Ayrıntılardan yoksun bir konuşma sürdürmektense mümkün olduğunca derine inmeye çalışın. Bir ebeveyn olarak kendinizin yalnızca kontrol etmek, her şey yolunda mı onu öğrenmek için sorular sorduğunuzu fark ettiğinizde buna bir son verin ve yetişkin çocuğunuza farklı sorular yöneltmeye, onu daha fazla konuşmaya teşvik etmeye çalışın. Aynı şekilde yetişkin çocuklar da ebeveynlerinin bu tarz konuşmalarını yakaladıklarında ya da kendilerinin de benzer şekilde konuşmayı sürdürdüklerini fark ettiklerinde daha ayrıntılı sorular sorarak ya da hayatlarında neler olup bittiğine dair detaylar paylaşarak konuşmayı yeniden şekillendirebilirler.

2. Eski yaraları onarmaya çalışın

Eski yaralar yolunuza çıkıyorsa, onlardan kaçmak, yaraları görmezden gelmek iyi bir fikir değil. Geçmişi masaya yatırın, geride bıraktıklarınızı anlamaya, anlamlandırmaya çalışın. Karşılıklı duygularınızı açığa çıkarın; birbirinizi suçlu hissettirmek için değil iyileştirmek için konuşun. Göreceksiniz geçmiş yaralar sarıldıkça iletişim de kendiliğinden evrilmeye başlayacak.

3. Yeni anılar biriktirin

Geçmiş geçmişte kaldı; iyisiyle kötüsüyle… Artık ilerleme, yola devam etme zamanı. Eski yaraları yok saymayıp iyileştirmeniz yetmez; iyi-kötü tüm anıların geçmişte kaldığını bilip yeni mutlu anılar biriktirmek için harekete geçmeniz şart. Sadece telefon konuşmalarıyla olmaz; ebeveyn-çocuk ilişkisini güçlendirecek etkinliklere katılarak, ortak paylaşımlı zamanlar yaratarak güzel anılarınızı çoğaltabilir, bunları yaparken iletişiminizi de güçlendirebilirsiniz. Birlikte daha fazla zaman geçirmek, var olan iletişim sorunlarının çözülmesine yardımcı olabileceği gibi olası sorunları da önleyebilir.

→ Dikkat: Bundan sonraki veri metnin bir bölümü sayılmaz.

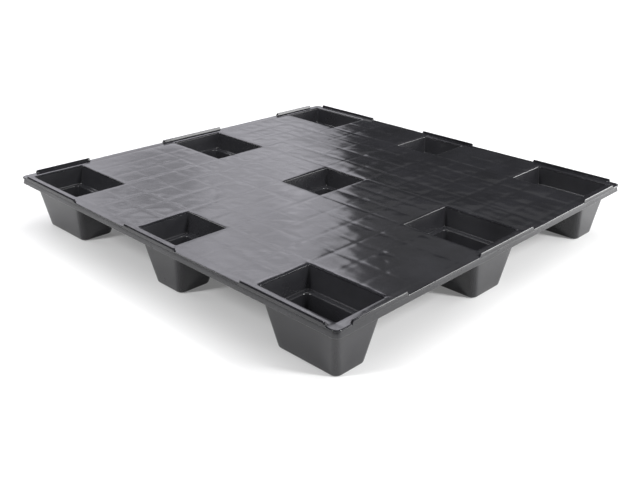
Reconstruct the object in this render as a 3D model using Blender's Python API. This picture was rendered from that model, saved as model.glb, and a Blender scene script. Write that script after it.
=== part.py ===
"""Nestable nine-foot plastic pallet: a flat deck plate, a rib frame welded under it and nine hollow feet.

Metres, +Z up. The origin is on the ground under the middle of the pallet. +X runs from the left side
to the right side and +Y from the front to the back.
"""
from math import ceil, cos, pi, sin

import bpy

# ---- overall sizes
LENGTH = 1.140
WIDTH = 1.140
DECK_HEIGHT = 0.138
CORNER_RADIUS = 0.015

# ---- deck plate
DECK_THICKNESS = 0.004
BRIM_WIDTH = 0.0045
BRIM_DEPTH = 0.0035

# ---- pockets, as openings in the deck: (along X, along Y)
MARGIN_X = 0.0225
MARGIN_Y = 0.0235
CORNER_POCKET = (0.1500, 0.2135)
MIDDLE_POCKET = (0.1790, 0.1465)
WALL_CORNER_RADIUS = 0.004

# ---- raised edge lips, one beside each edge pocket
LIP_HEIGHT = 0.007
LIP_WIDTH = 0.007
LIP_DRAFT = 0.0012
LIP_SETBACK = 0.0004
LIP_END_SLOPE = 0.0024
LIP_END_ROOM = (0.043, 0.029)
LIP_OVERRUN = (0.035, 0.029)
MIDDLE_LIP_OVERRUN = 0.023

# ---- rib frame
SKIRT_HEIGHT = 0.018
SKIRT_WALL = 0.004
RIB_DEPTH = 0.024
RIB_WALL = 0.004
RIB_RUN_OUT = 0.040
CELL_MAX = 0.0875
COLLAR_WALL = 0.008

# ---- feet
FOOT_WALL = 0.004
FLOOR_THICKNESS = 0.005
FLANGE_WIDTH = 0.006
FLANGE_THICKNESS = 0.003
LEDGE_DEPTH = 0.050
NEST_PITCH = 0.070
NEST_CLEARANCE = 0.001
FOOT_TOP_RADIUS = 0.012
FOOT_BASE_RADIUS = 0.016
CAVITY_TOP_RADIUS = 0.010
CAVITY_FLOOR_RADIUS = 0.008
FOOT_EDGE_RADIUS = 0.004
CAVITY_EDGE_RADIUS = 0.003

# how far each side of a foot's base stands in from its pocket's opening
TAPER_OUTER = (0.025, 0.016)
TAPER_INNER = (0.036, 0.029)
TAPER_MIDDLE = (0.032, 0.025)

WELD_GAP = 0.0003
THROUGH = 0.010

# ---- smoothness of the round stretches
DECK_CORNER_STEPS = 5
FOOT_CORNER_STEPS = 3
BRIM_STEPS = 3
EDGE_STEPS = 2
SHARP_ANGLE = 35 * pi / 180

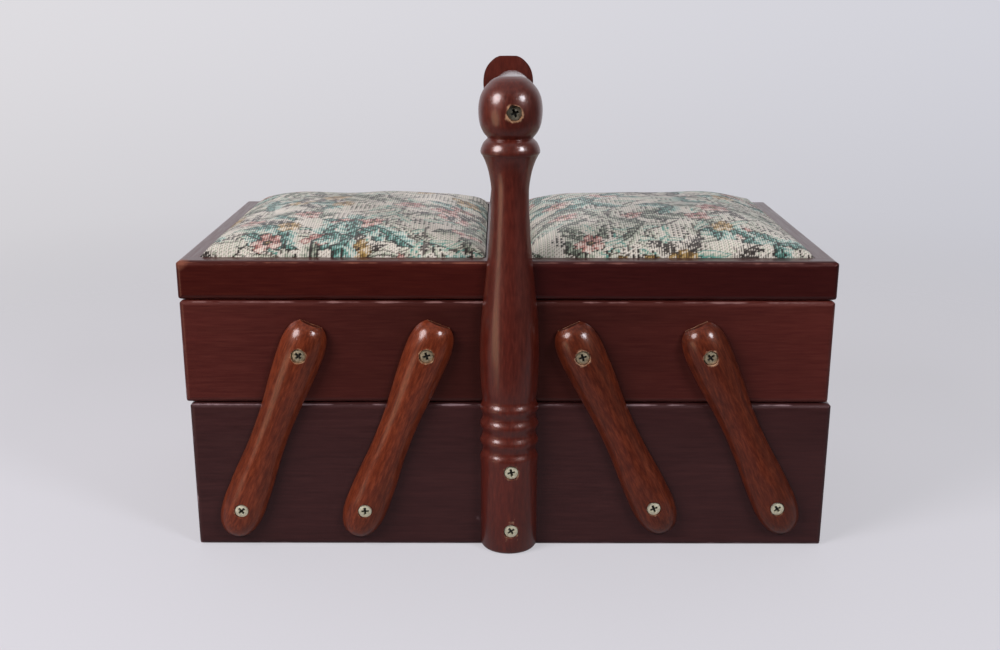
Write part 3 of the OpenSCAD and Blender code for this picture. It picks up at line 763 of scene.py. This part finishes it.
class Cushion:
    """Upholstered pad of one lid, in the space of its CAD cover."""

    def __init__(self, side):
        self.side = side
        self.low, self.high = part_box(f"{side}_lid_cover")
        self.centre = (self.low + self.high) / 2
        self.half = (self.high - self.low) / 2
        self.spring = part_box(f"{side}_lid_front_rail")[1].z - SPRING_DROP
        self.rise = self.high.z - self.spring
        self.seed = 11 + SIDES.index(side)
        self.swell = None

    def plain_height(self, x, y):
        """Crowned height at x, y from the cushion's middle, soft where the sections meet."""
        a = crown(x / self.half.x)
        b = crown(y / self.half.y)
        sharp = 7.0
        soft = (np.maximum(a, 1e-4)**-sharp + np.maximum(b, 1e-4)**-sharp)**(-1 / sharp)
        return self.spring + self.rise * soft * 2**(1 / sharp) * 0.99

    def loose_block(self):
        """Plain crowned block, slightly smaller than the cushion, as a mesh for the cloth."""
        steps, smaller, lower = 36, 0.985, 1.5 * MM
        line = np.sin(np.linspace(-math.pi / 2, math.pi / 2, steps))
        vertices, faces = [], []
        for v in line:
            for u in line:
                x, y = u * self.half.x * smaller, v * self.half.y * smaller
                z = float(self.plain_height(x, y)) - lower
                vertices.append((self.centre.x + x, self.centre.y + y, z))
        count = steps * steps
        vertices += [(x, y, self.low.z + 2 * MM) for x, y, _ in vertices]
        for row in range(steps - 1):
            for column in range(steps - 1):
                a = row * steps + column
                quad = (a, a + 1, a + 1 + steps, a + steps)
                faces += [quad, tuple(k + count for k in quad[::-1])]
        index = np.arange(count).reshape(steps, steps)
        rim = around_grid(index).tolist()
        faces += [(a, b, b + count, a + count) for a, b in zip(rim, rim[1:] + rim[:1])]
        return mesh_of("work_pad", vertices, faces)

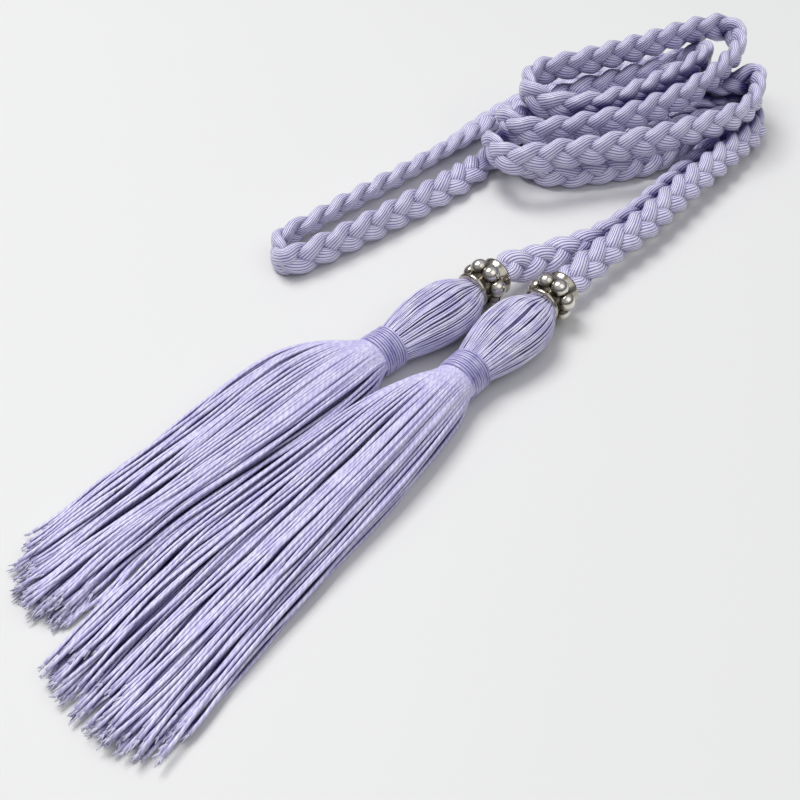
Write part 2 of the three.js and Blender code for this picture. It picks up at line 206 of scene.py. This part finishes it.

4. Geri bildirimleri kabul edin

Her iki taraf da iletişimin nasıl hissettirdiği hakkında geri bildirimi kabul ettiğinde ilişkiler daha kolay güçlenebilir. Yetişkin bir çocuk, ebeveynlerine hangi tür konuşmaların rahat veya rahatsız hissettirdiğini söyleyebilir veya konuşma sırasında belirli bir ses tonunun farklı bir tonla değiştirilmesini isteyebilir. Aynı şekilde bir ebeveyn de çocuğuna iletişimdeki beklentilerini dile getirebilir. Geri bildirim vermek ve kabul etmek hem daha işlevsel bir iletişimi hem de daha güçlü bir ilişkiyi mümkün kılar.

5. İletişim sıklığını artırın

Tüm bunların yanı sıra gerçek, derin ve anlamlı bir ilişki için iletişim sıklığınızı artırın. Bu konuda hem ebeveynlere hem de yetişkin çocuklarına fazlasıyla iş düşüyor. Mesaj atın, arayın, aynı evde yaşıyorsanız akşamları özel bir zaman yaratın ve sohbet edin, uzaktaysanız görüntülü konuşmalar yapın. Bağınızı güçlendirmek için çaba harcayın.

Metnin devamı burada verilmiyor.